The challenged voters could well decide whether Denise Fangipane or Benji Friehling will serve on the town council next year. If all the challenged voters prevail, Frieling stands a good chance of winning; if they are all blocked, Frangipane looks like the winner.
Either way, the course to this point, which has presented the board of elections with an unprecedented task, has been full of unexpected turns.
On October 29, the board of elections sent out to the challenged voters more than 90 questionnaires, each with 26 questions. The questionnaires came back with few questions answered and all without signatures. However, each was also accompanied by a document that was prepared and signed by Liberty lawyer Kirk Orseck, which generally objected to the challenges filed by Sager, because most of the allegations are general, boiler plate, and have been made without any personal knowledge, or evidence, or any indication of who or what the source of the information is.

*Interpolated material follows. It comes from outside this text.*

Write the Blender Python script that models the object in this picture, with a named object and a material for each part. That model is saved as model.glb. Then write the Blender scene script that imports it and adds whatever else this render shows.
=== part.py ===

In nearly all of the challenges, the voters have indicated that they live in bungalow colonies and part of the information for those challenges comes from the New York State Department of Health. According to that agencys records, the bungalow colonies have permits to operate in limited times during the summer months.
In the case of the bungalow colony operated by the United Talmudical Academy (UTA) on Shultz Road, for instance, the DOH permit allowed for the operation of the facility from June 24 to September 5 in 2009.

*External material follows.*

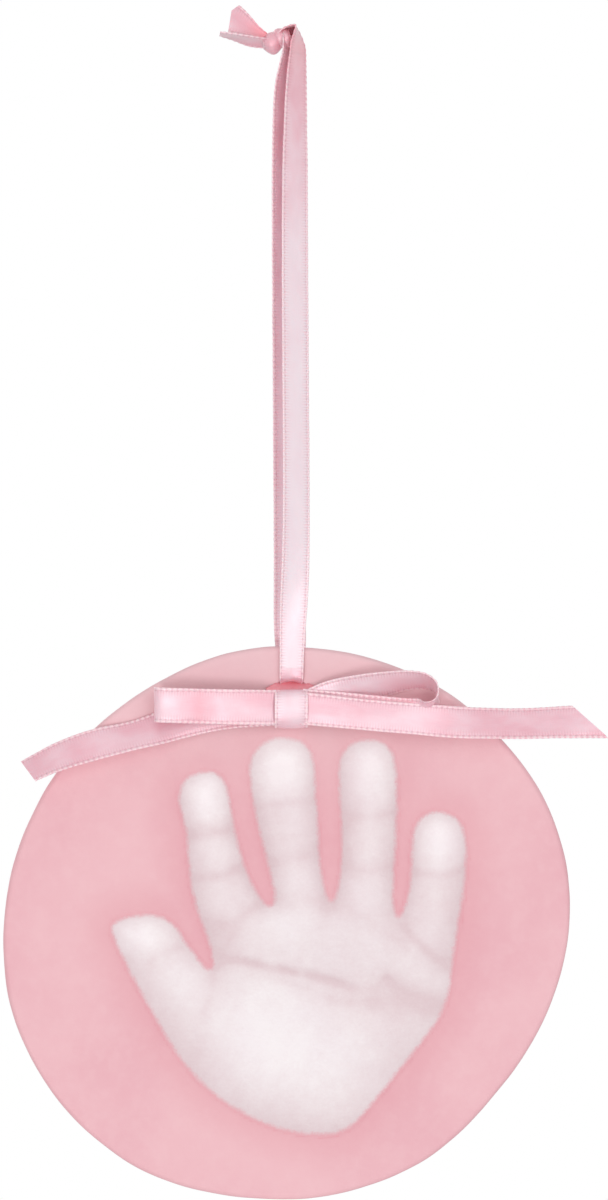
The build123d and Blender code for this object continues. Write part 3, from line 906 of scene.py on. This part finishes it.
def cut_hole(made):
    """Cut the hole through a mesh."""
    cutter = hole_cutter()
    step = made.modifiers.new("hole", "BOOLEAN")
    step.operation = "DIFFERENCE"
    step.solver = "EXACT"
    step.object = cutter
    depsgraph = bpy.context.evaluated_depsgraph_get()
    made.data = bpy.data.meshes.new_from_object(made.evaluated_get(depsgraph))
    made.modifiers.clear()
    bpy.data.objects.remove(cutter)
    made.data.polygons.foreach_set("use_smooth", [True] * len(made.data.polygons))
    made.data.set_sharp_from_angle(angle=math.radians(50))


def clay_body():
    """The clay. Returns it, its vertices, its painted faces and how far inside the print each vertex is."""
    spots, faces, border = plaque_grid()
    inside = hand_distance(spots)
    depth, print_tone_and_painted_shade = print_shape(spots, inside)
    heights = np.array([undulation(x, z) for x, z in spots]) + depth
    front = np.stack([spots[:, 0], plaque_front + heights, spots[:, 1]], axis=1)
    vertices = np.vstack([front] + rim_rings(spots, heights, border))
    count, side = len(front), len(border)
    rim = len(vertices) - count
    loops = [border] + [range(start, start + side) for start in range(count, len(vertices), side)]
    rim_faces = []
    for first, second in zip(loops[:-1], loops[1:]):
        for i in range(side):
            k = (i + 1) % side
            rim_faces.append((first[i], second[i], second[k], first[k]))
    clay = new_object("clay_plaque", vertices * mm, faces + rim_faces + [tuple(loops[-1])])
    inside = np.concatenate([inside, np.full(rim, far_outside)])
    give_values(clay, "inside", inside)
    give_values(clay, "print_tone_and_painted_shade", np.concatenate([print_tone_and_painted_shade, np.zeros(rim)]))
    face_outwards(clay)
    painted = [face for face in faces if all(inside[corner] < -paint_start for corner in face)]
    painted += rim_faces[:painted_rings * side]
    return clay, vertices, painted, inside


def paint_skin(vertices, normals, faces, inside):
    """Skin of paint over some faces of the clay, thinner beside the print."""
    taper = paint_thickness * smooth_step(-taper_start, -taper_end, inside)
    outer = vertices + normals * (paint_lift + taper)[:, None]
    inner = vertices - normals * paint_root
    used = sorted({corner for face in faces for corner in face})
    count = len(used)
    order = dict(zip(used, range(count)))
    shell = [tuple(order[corner] for corner in face) for face in faces]
    edges = dict.fromkeys(pair for face in shell for pair in zip(face, face[1:] + face[:1]))
    walls = [(a, a + count, b + count, b) for a, b in edges if (b, a) not in edges]
    shell += [tuple(corner + count for corner in face[::-1]) for face in shell] + walls
    paint = new_object("pink_paint_skin", np.vstack([outer[used], inner[used]]) * mm, shell)
    give_values(paint, "inside", np.tile(inside[used], 2))
    face_outwards(paint)
    return paint


def plaque():
    """The clay and its skin of paint, with the hole cut through both."""
    clay, vertices, painted, inside = clay_body()
    normals = np.zeros(len(vertices) * 3)
    clay.data.vertices.foreach_get("normal", normals)
    paint = paint_skin(vertices, normals.reshape(-1, 3), painted, inside)
    for made in (clay, paint):
        cut_hole(made)
    return clay, paint


def paint_colour(s, place, inside):
    """Painted pink, a little patchy, with painted shade beside the print and painted light towards the top.
    """
    patches = s.clouds(place, 38.0, 4.0)
    fine = s.clouds(place, 420.0, 3.0)
    pink = s.mix(s.ramp(patches, 0.3, 0.7), paint_deep, paint_light)
    pink = s.mix(s.ramp(fine, 0.35, 0.75, 0.0, 0.25), pink, paint_speck)
    # Painted shade: deeper pink beside the print
    shade_beside_print = s.times(s.ramp(inside, far_outside, 0.5), 0.42)
    pink = s.mix(shade_beside_print, pink, paint_shaded_beside_print)
    height = s.add("ShaderNodeSeparateXYZ", {0: place}).outputs["Z"]
    # Painted light: paler pink towards the top
    return s.mix(s.ramp(height, -160 * mm, -125 * mm, 0.0, 0.45), pink, pink_painted_light_at_top)


def paint_material():
    """Matt pink paint with a fine grain and faint strokes of the brush across it."""
    s = Shader("pink_chalk_paint")
    place = s.add("ShaderNodeTexCoord").outputs["Object"]
    pink = paint_colour(s, place, s.stored("inside"))
    grain = s.clouds(place, 1500.0, 3.0)
    strokes = s.clouds(s.stretched(place, (90.0, 1.0, 620.0)), 1.0, 4.0)
    normal = s.bump(grain, 0.05 * mm, 0.5)
    normal = s.bump(strokes, 0.12 * mm, 0.35, normal)
    return s.finish(
        Base_Color=pink, Normal=normal, Roughness=s.ramp(grain, 0.3, 0.8, 0.5, 0.66),
        Specular_IOR_Level=0.4,
    )


def clay_material():
    """White air-dried clay, tinted by the paint at the top of the print's walls, bare at the back."""
    s = Shader("white_clay")
    place = s.add("ShaderNodeTexCoord").outputs["Object"]
    inside = s.stored("inside")
    pink = paint_colour(s, place, inside)
    patches = s.clouds(place, 60.0, 4.0)
    white = s.mix(s.ramp(patches, 0.3, 0.7), clay_deep, clay_light)
    mottle = s.maths("MULTIPLY_ADD", s.clouds(place, 1500.0, 3.0, 0.7), 0.36, -0.2)
    # The print's grey tone with its painted shade and highlight, and a fine mottle
    white = s.mix(s.maths("ADD", s.stored("print_tone_and_painted_shade"), mottle), white, clay_grey_painted_shade)
    wobble = s.maths("MULTIPLY_ADD", s.clouds(place, 500.0, 2.0), 0.8, -0.4)
    frayed = s.maths("MULTIPLY_ADD", s.clouds(place, 2600.0, 3.0, 0.7), 1.2, -0.6)
    bare = s.ramp(s.maths("ADD", s.maths("ADD", inside, wobble), frayed), -0.35, 0.85)
    depth = s.add("ShaderNodeSeparateXYZ", {0: place}).outputs["Y"]
    bare = s.maths("MAXIMUM", bare, s.ramp(depth, tint_end * mm, bare_start * mm))
    grain = s.clouds(place, 1300.0, 4.0)
    skin = s.clouds(s.stretched(place, (260.0, 260.0, 1100.0)), 1.0, 3.0)
    normal = s.bump(grain, 0.06 * mm, 0.5)
    normal = s.bump(skin, 0.2 * mm, 0.5, normal)
    return s.finish(
        Base_Color=s.mix(bare, pink, white), Normal=normal, Roughness=s.ramp(grain, 0.3, 0.8, 0.66, 0.82),
        Specular_IOR_Level=0.3,
    )


# Lights, background and floor

def add_lamp(name, place, size, power):
    """Round soft lamp turned towards the object."""
    data = bpy.data.lights.new(name, "AREA")
    data.shape = "DISK"
    data.size = size
    data.energy = power
    lamp = bpy.data.objects.new(name, data)
    lamp.location = place
    lamp.rotation_mode = "QUATERNION"
    lamp.rotation_quaternion = (Vector(lamp_aim) - Vector(place)).to_track_quat("-Z", "Y")
    bpy.context.collection.objects.link(lamp)


def seen_ray(add, link):
    """1 where the camera, a reflection or glass looks straight at the background."""
    path = add("ShaderNodeLightPath")
    value = path.outputs["Is Camera Ray"]
    for name in ("Is Glossy Ray", "Is Transmission Ray"):
        either = add("ShaderNodeMath")
        either.operation = "MAXIMUM"
        link(value, either.inputs[0])
        link(path.outputs[name], either.inputs[1])
        value = either.outputs[0]
    return value


def add_world():
    """Soft white light all round, with plain white behind the object."""
    world = bpy.data.worlds.new("studio")
    bpy.context.scene.world = world
    world.use_nodes = True
    tree = world.node_tree
    tree.nodes.clear()
    add, link = tree.nodes.new, tree.links.new
    soft = add("ShaderNodeBackground")
    soft.inputs["Strength"].default_value = ambient_light
    white = add("ShaderNodeBackground")
    for shade in (soft, white):
        shade.inputs["Color"].default_value = (1, 1, 1, 1)
    either = add("ShaderNodeMixShader")
    out = add("ShaderNodeOutputWorld")
    link(seen_ray(add, link), either.inputs[0])
    link(soft.outputs[0], either.inputs[1])
    link(white.outputs[0], either.inputs[2])
    link(either.outputs[0], out.inputs[0])


def add_floor():
    """Pale round floor, in metres, well below the plaque."""
    radius, level, sides = 11.0, -1.6, 128
    turns = [2 * math.pi * i / sides for i in range(sides)]
    corners = [(radius * math.cos(turn), radius * math.sin(turn), level) for turn in turns]
    floor = new_object("floor", corners, [tuple(range(sides))], smooth=False)
    s = Shader("pale_floor")
    place = s.add("ShaderNodeTexCoord").outputs["Object"]
    pale = s.mix(s.clouds(place, 3.0), floor_deep, floor_light)
    floor.data.materials.append(s.finish(Base_Color=pale, Roughness=0.8))


# Assembly

add_camera()
satin = satin_material()
front_strand, front_line, rear_strand, rear_line = hanging_strands()

clay, paint = plaque()
for made, material in ((clay, clay_material()), (paint, paint_material())):
    made.data.materials.clear()
    made.data.materials.append(material)
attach(clay, "plaque")
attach(paint, "plaque")
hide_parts("clay_disc")
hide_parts("paint_coat")

nail_ribbon, neck_ribbon = over_the_nail(), below_the_nail()
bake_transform(nail_ribbon)
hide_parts("hook_turn", "front_strand_top")
bulb, left_pleat, right_pleat, upper_end, lower_end = knot_pieces()
for piece in (neck_ribbon, bulb, left_pleat, right_pleat, upper_end, lower_end):
    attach(piece, "knot")
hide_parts("top_knot")
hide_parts("knot_tail_upper")
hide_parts("knot_tail_lower")

for strand, node in ((front_strand, "front_strand"), (rear_strand, "rear_strand")):
    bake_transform(strand)
    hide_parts(node)
hole_ribbon = through_the_hole()
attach(hole_ribbon, "strands")
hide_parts("hole_turn")

left_tail, left_line, right_tail, right_line, left_loop, right_loop = bow()
band, lining = bow_band(), tie_turn()
for piece in (band, lining, left_loop, right_loop, *tie_folds()):
    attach(piece, "bow")
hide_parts("bow_knot")
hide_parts("bow_tie_turn")
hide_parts("bow_left_loop")
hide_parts("bow_right_loop")
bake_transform(left_tail)
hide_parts("bow_left_tail_root", "bow_left_tail_end")
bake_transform(right_tail)
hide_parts("bow_right_tail_root", "bow_right_tail_end")

bpy.context.scene.view_settings.view_transform = "Standard"
add_world()
add_floor()
for name, place, size, power in lamps:
    add_lamp(name, place, size, power)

So, in his reponses to the board of election, when Orseck asserts for a voter who claims residency there, that The voter is not a temporary lodger, this residence is habitable most of the year, it is the voter-residents intention to utilize this residence for most of the year, it would seem to be in direct conflict with the terms of the permit, at least for a vast majority of the residences of the bungalow colony.
In preparing its challenges, VEI has been hammering on the idea that, in state law, in order for a residence to qualify to vote, the home must be a fixed, permanent and principle residence, and that the un-winterized cabins in the bungalow colonies do not meet that standard.
Orseck, on the other hand, has been pointing to other aspects of the law regarding voting status when he asserts, for instance, that The voter has extensive ties to the community and stands to be part of a growing Jewish culture/community that is being developed in the Town of Bethel. It is the voters intention to reside at the above address.
Another matter that the lawyer for the voters brought up is prejudice against the Hasidim. Orseck wrote, The board should recognize that the complaint is only challenging properties belonging to Orthodox Jews. The ugly and discriminatory nature of the complainants goals should be considered as the board reviews this matter.
The Hasidic voting drive started when the town board and members of the UTA had sharp differences over the opening of a shul and community center, and issues such as whether the building should have been reviewed by the planning board before the building was constructed.